From: "Joseph A. Knapka" <jknapka@earthlink.net>
To: Jonathan Morton <chromi@cyberspace.org>
Cc: linux-mm@kvack.org
Subject: Re: [PATCH] reapswap for 2.4.5-ac10
Date: Sun, 10 Jun 2001 22:43:12 -0600 [thread overview]
Message-ID: <3B244C60.8C27AC83@earthlink.net> (raw)
In-Reply-To: <l03130308b7439bb9f187@[192.168.239.105]>
Hi Jonathan,
Jonathan Morton wrote:
>
> Interesting observation. Something else though, which kswapd is guilty of
> as well: consider a page shared among many processes, eg. part of a
> library. As kswapd scans, the page is aged down for each process that uses
> it. So glibc gets aged down many times more quickly than a non-shared
> page, precisely the opposite of what we really want to happen. With
> exponential-decay aging, and multiple processes doing the aging in this
> manner, highly important things like glibc get muscled out in very short
> order...
Are you sure about this? The only place pages are
aged down is in refill_inactive_scan(), which scans
the active_list, not process PTEs. Aging *up*, OTOH,
is done on a per-mapping basis, in try_to_swap_out()

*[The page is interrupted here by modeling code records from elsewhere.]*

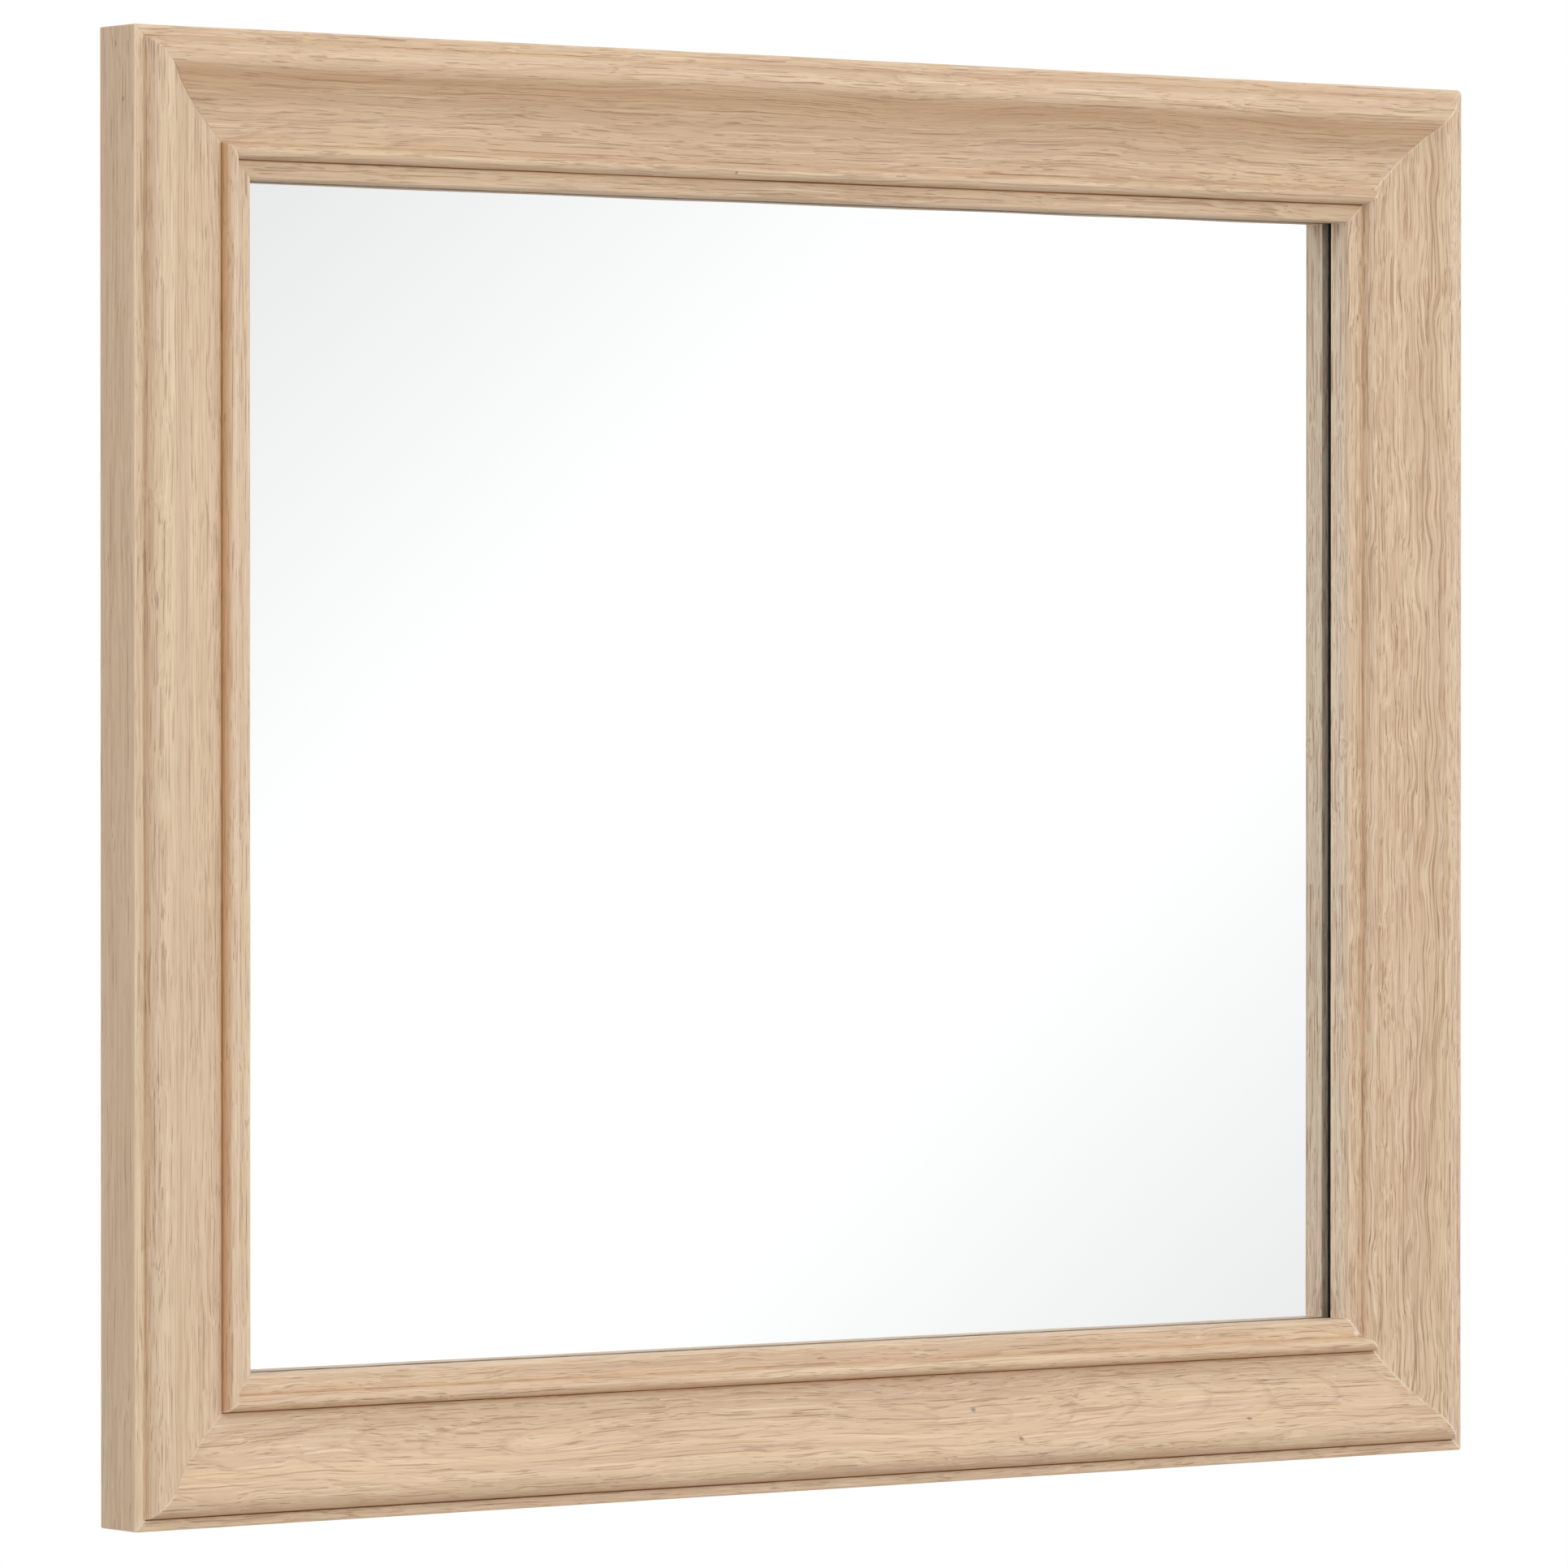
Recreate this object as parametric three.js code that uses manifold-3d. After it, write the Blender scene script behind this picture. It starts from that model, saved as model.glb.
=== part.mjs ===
// Oak framed wall mirror with a mitred moulding, a back board and two D-ring hangers.
// Millimetres. +Z is up, the front faces -Y, and the wall is the plane y = 0.
// The origin is on the wall, midway between the two hooks that the mirror hangs on.
import * as THREE from "three";
import { mergeVertices } from "three/addons/utils/BufferGeometryUtils.js";
import Module from "manifold-3d";

const wasm = await Module();
wasm.setup();

// ---------- driving dimensions ----------

// Oak frame
const FRAME_WIDTH = 1040;
const FRAME_HEIGHT = 900;
const MOULDING_WIDTH = 89.5; // from the outer edge to the sight edge
const EDGE_HEIGHT = 38; // the frame's side face, from its back to the outer fillet
const EDGE_ARRIS = 0.8;
const OUTER_FILLET = 6.6;
const QUIRK_WIDTH = 0.7; // the fine groove at the foot of the outer bead
const QUIRK_DEPTH = 0.7;
const CREST_INSET = 17.5; // the outer bead's highest line, from the outer edge
const CREST_RISE = 10.4; // above the outer fillet
const OGEE_RUN = 11.5; // from the crest to where the curve turns hollow
const OGEE_FALL = 6.2;
const OGEE_SLOPE = 0.95; // fall over run where the curve turns hollow
const COVE_DROP = 9.2; // the cove's inner end, below the outer fillet
const GROOVE_WIDTH = 0.6; // the fine groove at the foot of the inner bead
const GROOVE_DEPTH = 1.3;
const INNER_BEAD_WIDTH = 9.6;
const INNER_BEAD_RISE = 8.4; // above the sight strip
const SIGHT_STRIP_WIDTH = 11.9;
const SIGHT_STRIP_DROP = 9.1; // below the outer fillet
const SIGHT_STRIP_FALL = 0.4; // the strip leans this much towards the glass
const SIGHT_ARRIS = 2.4;

// Rebates at the back of the moulding
const LIP_WIDTH = 10; // wood in front of the glass
const LEDGE_WIDTH = 15.5; // wood that the back board lies on

// Mirror glass and what it stands on
const GLASS_THICKNESS = 4;
const GLASS_CLEARANCE = 3; // around the glass, inside its rebate
const SPACER_THICKNESS = 1.7; // foam tape between the lip and the glass
const SPACER_WIDTH = 4;
const SPACER_INSET = 5; // from the sight edge
const BLOCK_LENGTH = 40;
const BLOCK_INSET = 190; // from the middle of a block to the nearer end of the glass

// Back board
const BOARD_THICKNESS = 3;
const BOARD_RECESS = 0.9; // the board's back lies this far inside the frame's back
const BOARD_CLEARANCE = 1;
const BOARD_SCREW_INSET = 6.5; // from the board's edge
const BOARD_SCREW_END_INSET = 70; // from the board's corners
const BOARD_SCREWS_PER_SIDE = 3;

// Countersunk screws
const SCREW_RADIUS = 1.75;
const SCREW_HEAD_RADIUS = 3.25;
const SCREW_POINT = 3;
const BOARD_SCREW_LENGTH = 16;
const STRAP_SCREW_LENGTH = 25;
const RECESS_LENGTH = 3.4;
const RECESS_WIDTH = 0.9;
const RECESS_DEPTH = 1.1;

// Mitre dowels
const DOWEL_RADIUS = 4;
const DOWEL_LENGTH = 40;
const DOWEL_CHAMFER = 0.8;
const OUTER_DOWEL_INSET = 22; // along the mitre's foot, from the frame's corner
const INNER_DOWEL_INSET = 37.5; // from the sight edge

// D-ring hangers
const RING_WIRE_RADIUS = 1.5;
const RING_HALF_WIDTH = 11.5; // to the middle of the wire
const RING_SIDE = 3; // straight part of each side
const RING_CORNER = 3;
const RING_RUNNING_GAP = 0.3;
const STRAP_THICKNESS = 1.5;
const STRAP_WIDTH = 12;
const STRAP_LENGTH = 42; // from the ring's axis to the far end
const STRAP_HOLES = [12, 34]; // from the ring's axis
const STRAP_CURL_SWEEP = (285 * Math.PI) / 180;
const HANGER_INSET = 34; // from the frame's outer side to the middle of the strap
const HOOK_LINE_DROP = 150; // from the frame's top edge to the hooks

// Wall bumpers
const HANGER_WALL_CLEARANCE = 1.1; // between the hangers and the wall
const BUMPER_FOOT_RADIUS = 8;
const BUMPER_FACE_RADIUS = 6.5;
const BUMPER_INSET = 26; // from both outer sides

const GAP = 0.3; // between pieces that touch
const MITRE_GAP = 0.3;

// ---------- derived places ----------

const SIGHT_STRIP_START = MOULDING_WIDTH - SIGHT_STRIP_WIDTH;
const INNER_BEAD_START = SIGHT_STRIP_START - INNER_BEAD_WIDTH;
const COVE_END = INNER_BEAD_START - GROOVE_WIDTH;
const COVE_HEIGHT = EDGE_HEIGHT - COVE_DROP;
const STRIP_HEIGHT = EDGE_HEIGHT - SIGHT_STRIP_DROP;
const GLASS_REBATE = MOULDING_WIDTH - LIP_WIDTH;
const BOARD_REBATE = GLASS_REBATE - LEDGE_WIDTH;
const BOARD_BACK = BOARD_RECESS; // heights from the frame's back towards its front
const BOARD_FRONT = BOARD_BACK + BOARD_THICKNESS;
const LEDGE_HEIGHT = BOARD_FRONT + GAP;
const GLASS_BACK = LEDGE_HEIGHT;
const GLASS_FRONT = GLASS_BACK + GLASS_THICKNESS;
const SPACER_BACK = GLASS_FRONT + GAP;
const LIP_HEIGHT = SPACER_BACK + SPACER_THICKNESS + GAP;
const BOARD_EDGE = BOARD_REBATE + BOARD_CLEARANCE;
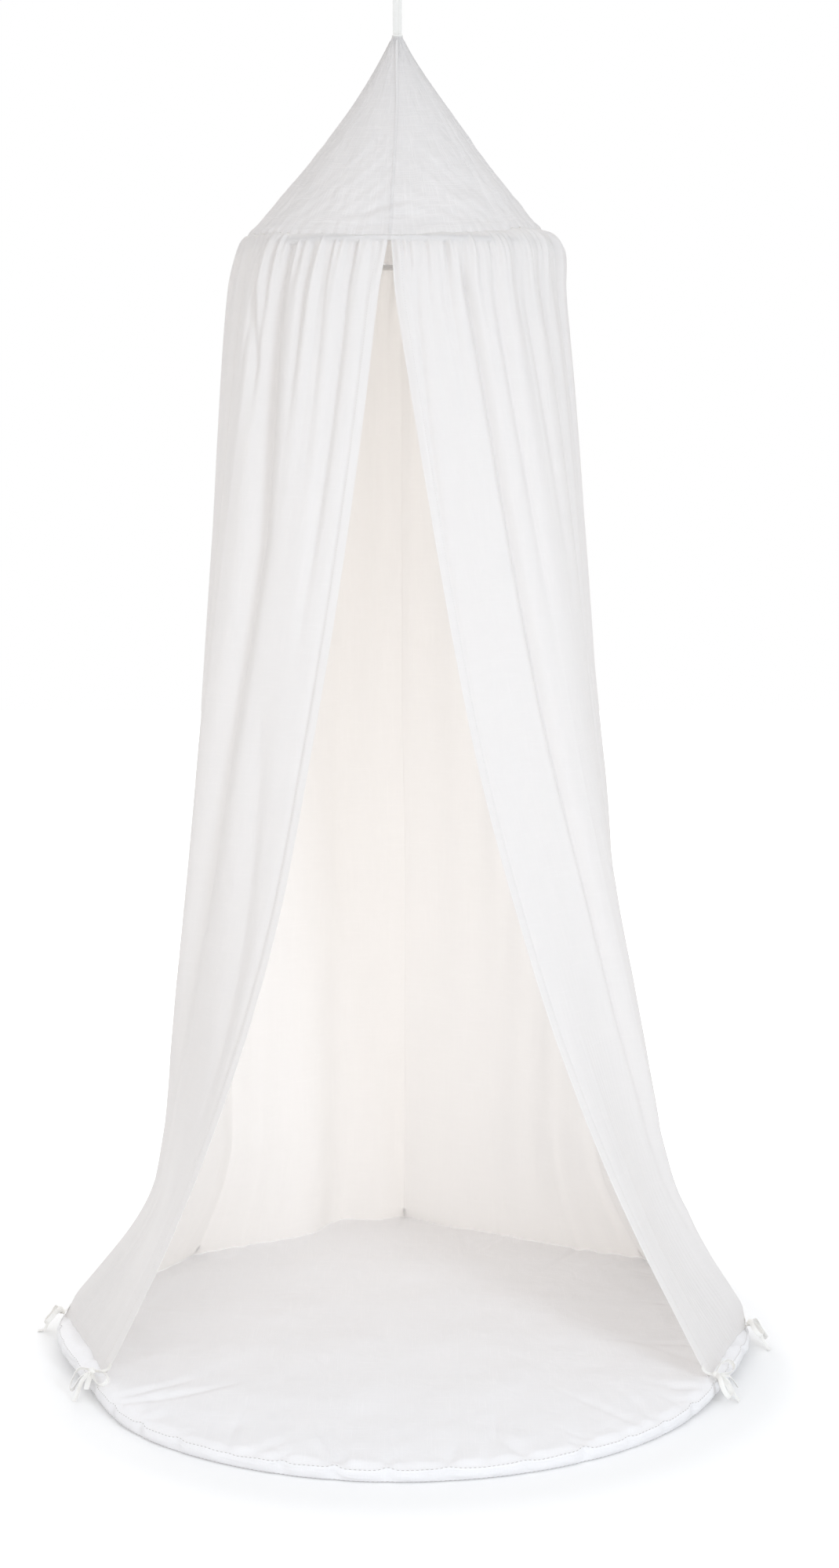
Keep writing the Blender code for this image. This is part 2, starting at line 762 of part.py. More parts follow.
def build_hanging_loop(carrier, material):
    """Two legs of tape side by side that open into an eye at the top."""
    start = loop_axis_height() - 0.5 * LOOP_THICKNESS
    half = 0.5 * LOOP_LEG_SPACING
    leg = LOOP_LEG_HEIGHT
    path = [Vector((half, 0.0, start)), Vector((half, 0.0, start + 0.5 * leg))]
    wider = 0.5 * LOOP_EYE_WIDTH - half
    for step in range(LOOP_EYE_STEPS + 1):
        angle = pi * step / LOOP_EYE_STEPS
        x = half * cos(angle) + wider * sin(2.0 * angle)
        path.append(Vector((x, 0.0, start + leg + LOOP_EYE_HEIGHT * sin(angle))))
    path += [Vector((-point.x, 0.0, point.z)) for point in reversed(path[:2])]
    mesh = strap_mesh(path, Vector((0, 1, 0)), LOOP_THICKNESS, LOOP_WIDTH)
    return add_piece("hanging_loop", mesh, material, carrier)


def lying_height(place, rise, rest):
    """Height of a tape that lies over the mat's rim, and on the floor beyond it."""
    bearing = degrees(atan2(place.x, -place.y))
    rim = mat_edge_radius(bearing)
    radius = hypot(place.x, place.y)
    fall = ease((radius - rim - RIM_CLEARANCE) / RIM_FALL)
    return mix(mat_top(spot(min(radius, rim), bearing, 0.0)) + rise, rest, fall)


def lying_point(knot, bearing, length, rise, rest):
    """Point of a tape at a length from its knot, the tape heading off at a bearing."""
    heading = spot(1.0, bearing, 0.0)
    place = knot.copy()
    gone = 0.0
    while gone < length:
        stride = min(TAPE_STRIDE, length - gone)
        gone += stride
        start = mix(KNOT_RISE, rise, ease(gone / (2.0 * KNOT_OUT)))
        ahead = place + heading * stride
        ahead.z = lying_height(ahead, start, rest)
        place = place + (ahead - place).normalized() * stride
    return place


def bow_strands(knot, middle):
    """Two loops and two tails of a bow whose middle points at a bearing."""
    strands = []
    tilt = radians(BOW_LOOP_TILT)
    for which, hand in enumerate((-1.0, 1.0)):
        bearing = middle + hand * BOW_LOOP_SPREAD[which]
        heading = spot(1.0, bearing, 0.0)
        beside = Vector((0, 0, 1)).cross(heading) * hand
        over = Vector((0, 0, cos(tilt))) + beside * sin(tilt)
        path = []
        for step in range(BOW_LOOP_STEPS + 1):
            turn = pi * step / BOW_LOOP_STEPS
            point = lying_point(knot, bearing, BOW_LOOP_LENGTH * sin(turn), KNOT_RISE, KNOT_RISE)
            side = 0.5 * BOW_LOOP_WIDTH * sin(2.0 * turn) + 0.5 * STRAND_SPACING * cos(turn)
            path.append(point + over * side)
        strands.append(strap_mesh(path, heading.cross(over), TAPE_WIDTH, TAPE_THICKNESS))

        bearing = middle + hand * BOW_TAIL_SPREAD[which]
        stride = BOW_TAIL_LENGTH[which] / BOW_TAIL_STEPS
        path = [
            lying_point(knot, bearing, stride * step, BOW_TAIL_RISE, BOW_TAIL_REST)
            for step in range(BOW_TAIL_STEPS + 1)
        ]
        strands.append(strap_mesh(path, spot(1.0, bearing + 90.0, 0.0), TAPE_WIDTH, TAPE_THICKNESS))
    return strands


def knot_mesh(place, bearing):
    bm = bmesh.new()
    bmesh.ops.create_icosphere(bm, subdivisions=1, radius=1.0)
    bmesh.ops.scale(bm, vec=KNOT_SIZE, verts=bm.verts)
    bmesh.ops.rotate(bm, matrix=Matrix.Rotation(radians(bearing), 3, "Z"), verts=bm.verts)
    bmesh.ops.translate(bm, vec=place, verts=bm.verts)
    return mesh_from(bm, "knot")


def build_ties(canopy, left_flap, right_flap, material):
    """A bow at each hem corner, its sewn root, and the tape on the mat below it."""
    for index, (name, bearing, inset, turn) in enumerate(TIES):
        carrier = canopy
        if index == 0:
            carrier = left_flap
        if index == len(TIES) - 1:
            carrier = right_flap
        along = spot(1.0, bearing + 90.0, 0.0)
        rim = mat_edge_radius(bearing)
        knot = spot(max(MAT_RADIUS - inset + KNOT_OUT, rim - KNOT_FROM_RIM), bearing, 0.0)
        knot.z = lying_height(knot, KNOT_RISE, KNOT_RISE)

        share = hem_shares()[index]
        lift = 0.5 * CLOTH + ROOT_GAP + 0.5 * TAPE_THICKNESS
        root = [knot]
        for drop in ROOT_DROPS:
            place, outward = skirt_form(share, drop)
            root.append(place + outward * lift)
        strands = [strap_mesh(root, along, TAPE_WIDTH, TAPE_THICKNESS)]
        strands += bow_strands(knot, bearing + turn)
        bow = joined(knot_mesh(knot, bearing + turn), strands, material)
        add_piece(f"bow_{name}", bow, material, carrier)

        foot = mat_tape_foot(bearing)
        bend = foot.lerp(knot, MAT_TAPE_BEND_SHARE)
        bend.z = foot.z + MAT_TAPE_BEND
        head = knot - Vector((0, 0, KNOT_SIZE[2] + SEAT + 0.5 * TAPE_THICKNESS))
        mesh = strap_mesh([foot, bend, head], along, TAPE_WIDTH, TAPE_THICKNESS)
        add_piece(f"mat_tape_{name}", mesh, material)


clear_scene()
tape_material = tape_cotton()
canopy_lift = pivot("canopy_lift", Vector((0.0, 0.0, EAVE_HEIGHT)))
left_flap_fold = pivot("left_flap_fold", flap_axis(False)[0])
right_flap_fold = pivot("right_flap_fold", flap_axis(True)[0])
loop_swing = pivot("loop_swing", Vector((0.0, 0.0, loop_axis_height())))
for follower in (left_flap_fold, right_flap_fold, loop_swing):
    follower.parent = canopy_lift
    follower.matrix_parent_inverse = Matrix.Translation(-canopy_lift.location)

build_mat()
build_hoop(canopy_lift)
build_sleeve(canopy_lift)
build_roof(canopy_lift)
build_apex_tab(canopy_lift, tape_material)
build_hanging_loop(loop_swing, tape_material)
build_skirt_panels(canopy_lift)
build_flap("left", False, left_flap_fold)
build_flap("right", True, right_flap_fold)
build_ties(canopy_lift, left_flap_fold, right_flap_fold, tape_material)
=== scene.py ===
"""Looks of a hanging bed canopy: a gathered cotton tent on a hoop, tied to a padded round mat.

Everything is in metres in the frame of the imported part: the origin is the centre of the mat's
underside, +Z is up and the door faces -Y. A bearing is in degrees round the canopy from the
door, positive towards +X. A share runs from 0 at the left door edge round the back to 1 at the
right door edge, and a drop from 0 at the eave to 1 at the hem.
"""

import json
import random
from math import cos, degrees, pi, radians, sin, tau

import bmesh
import bpy
import numpy as np
from mathutils import Matrix, Vector
from mathutils.bvhtree import BVHTree


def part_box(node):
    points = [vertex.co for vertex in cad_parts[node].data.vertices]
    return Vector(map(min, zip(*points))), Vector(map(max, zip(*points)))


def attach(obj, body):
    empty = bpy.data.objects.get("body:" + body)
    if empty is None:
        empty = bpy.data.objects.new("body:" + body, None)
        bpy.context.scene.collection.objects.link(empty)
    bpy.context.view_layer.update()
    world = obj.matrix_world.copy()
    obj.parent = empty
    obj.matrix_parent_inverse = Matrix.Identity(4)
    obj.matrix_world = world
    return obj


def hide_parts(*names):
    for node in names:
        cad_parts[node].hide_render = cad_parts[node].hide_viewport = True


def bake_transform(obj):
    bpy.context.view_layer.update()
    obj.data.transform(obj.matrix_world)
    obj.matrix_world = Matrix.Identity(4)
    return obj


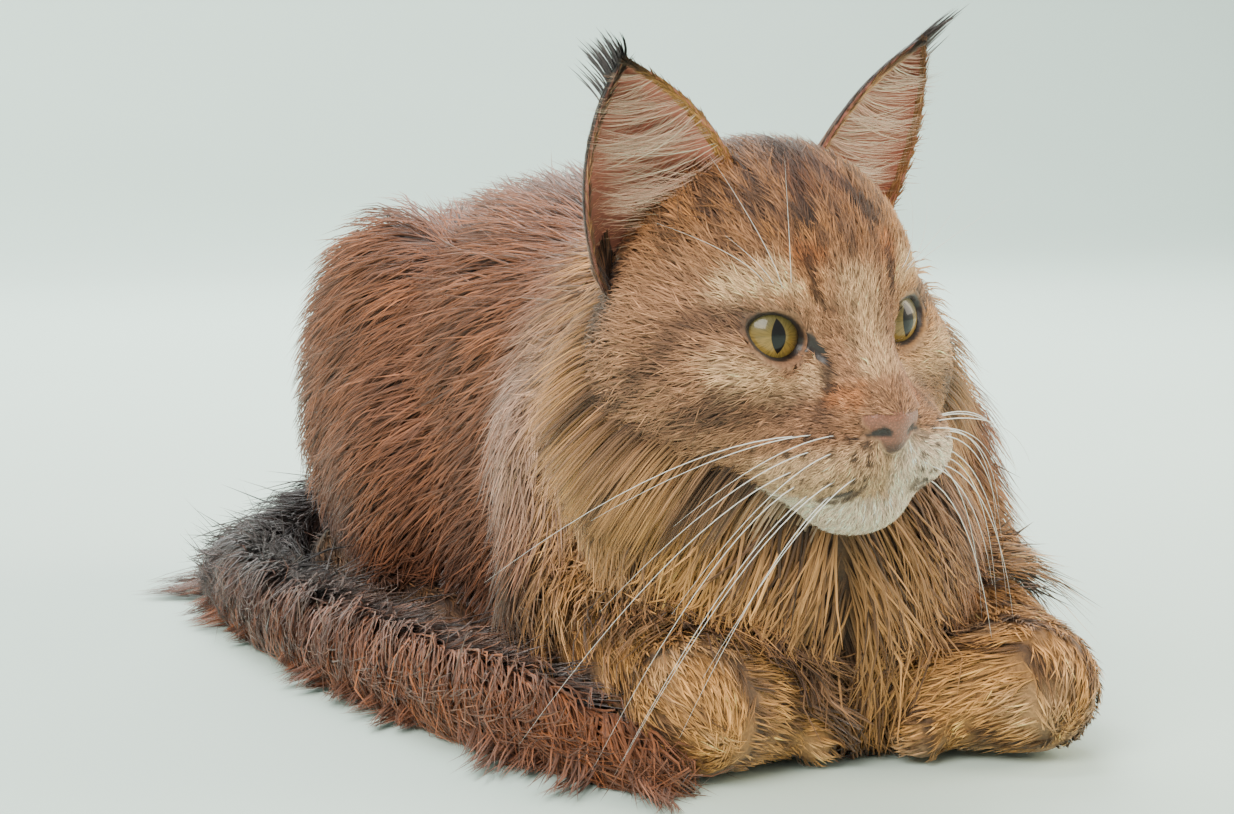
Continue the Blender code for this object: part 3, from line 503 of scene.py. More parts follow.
FACE_RUST = (
    (((14, -38, 26), (13.5, -42, 16)), 2.8, 0.60),
    (((9, -57, -13), (14, -52, -12)), 3.2, 0.45),
    (((7, -28, 42), (5, -20, 48)), 3.0, 0.40),
)
FOREHEAD_LINES = 7.0
FACE_PALE = (
    (((14, -41, 17), (24, -35, 20), (33, -27, 16)), 4.0, 0.80),
    (((16, -46, -9), (25, -41, -10), (36, -33, -5)), 4.5, 0.70),
    (((0, -52, -6), (0, -44, 8), (0, -40, 16)), 5.0, 0.75),
)
WHISKER_ROWS = 4
WHISKER_COLUMNS = 5
BROW_HAIRS = 4


def slopes(field, points, step=0.0006):
    """Value and unit gradient of a field."""
    value = field(points)
    gradient = np.empty_like(points)
    for axis in range(3):
        shifted = points.copy()
        shifted[:, axis] += step
        gradient[:, axis] = field(shifted) - value
    return value, unit(gradient)


def on_face(place):
    """The nearest place on the skin of the face to a point given in millimetres."""
    point = np.array([place]) * MM
    for _step in range(3):
        value, normal = slopes(face_field, point)
        point = point - normal * value[:, None]
    return point[0] / MM


def streak(mirrored, marks, unevenness):
    """Strength of the nearest of several painted streaks at each point."""
    strength = np.zeros(len(mirrored))
    for route, half_width, most in marks:
        radii = [half_width] * len(route)
        route = [on_face(place) for place in route]
        distance = chain(mirrored, route, radii) + unevenness
        strength = np.maximum(strength, most * (1.0 - smooth(distance, -half_width * 0.5, half_width * 0.9)))
    return strength


def whisker_root(row, column):
    """Place of one whisker on the left-hand pad, in millimetres."""
    return on_face((9.0 + 3.9 * column, -62.0 + 3.6 * column, -25.0 - 4.4 * row + 0.2 * column))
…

(as well as linearly in refill_inactive_scan(), go
figure). This seems to be the rationale for making
age-down a division, and age-up an increment. Of course,
when memory is tight a lot of processes are going to
be waking up kswapd, so all pages are going to age more
quickly in that case, but we're never aging a page down
proportional to the number of processes that have it
mapped.
> Maybe aging up/down needs to be done on a linear page scan, rather than a
> per-process scan, and reserve the per-process scan for choosing process
> pages to move into the swap arena.
It would seem to make sense to do aging up and down
consistently. The (or a) way to do that is to make
try_to_swap_out() set PG_referenced, rather than age
the page up itself. Then no matter how many times the
page is touched, it will be aged up only once, next
time refill_inactive_scan() sees it.
On the other hand, what makes sense on a cursory
inspection may not be at all good in practice. I think
the way it works now is intuitively pretty reasonable:
a global downward decay of page->age for all pages,
which processes can counteract by referencing the page
frequently. When age is <3, the exponential decay is
coincidentally linear, so a page mapped by one process
can be kept active by being referenced (and noticed
by try_to_swap_out()) at least once during each of
refill_inactive_scan's trips through the active_list.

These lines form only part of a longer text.